I had devoted three years of my life to the experiment, and each time rejection I held on to that first bit of hope from being reviewed at Science. But that's all gone now. It's hard to look all those rejections in the face and not just feel like a failure, to not feel like I wasted those three years. I wrote to Nick simply saying "Whatever the secret is to successful academic publishing I clearly don't know it." I've exhausted all my anger at reviewers. Do I think it's stupid that just 2 people get to judge 3 years of my life and it's better to just publish it and let 100% my peers sort it out later? Sure, but that's not the world academics live in.
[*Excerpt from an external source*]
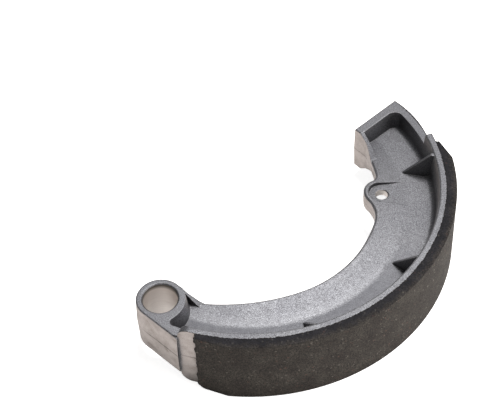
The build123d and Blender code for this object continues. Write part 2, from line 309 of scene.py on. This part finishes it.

Right now that world is more like a Red Queen of publishing. We all have to publish faster and faster just to keep up. In academic publishing it's not just about where you publish, but the rate. It's nice and all to say: "Just dust yourself off and keep your chin up", but jobs wait for no one and gaps in publishing because I was trying to be optimistic about the fate of a paper won't matter to any hiring committee.

Well, to an academic hiring committee anyway. Since those first days of hope, I've let my academic aspirations wither and die. I've taken a different non-academic job that excites me way more than the slog I clearly saw myself going in for with academia, but that's a different post. This paper though, what's going to happen with that? I've decided that I'll try one more non OA journal, and after that it's going to the PeerJ. I'm still not sure how to get over the string of rejections though. I guess without thinking much about it I did internalize them and switched career paths. I decided to stop running to keep in place and just went to a different place.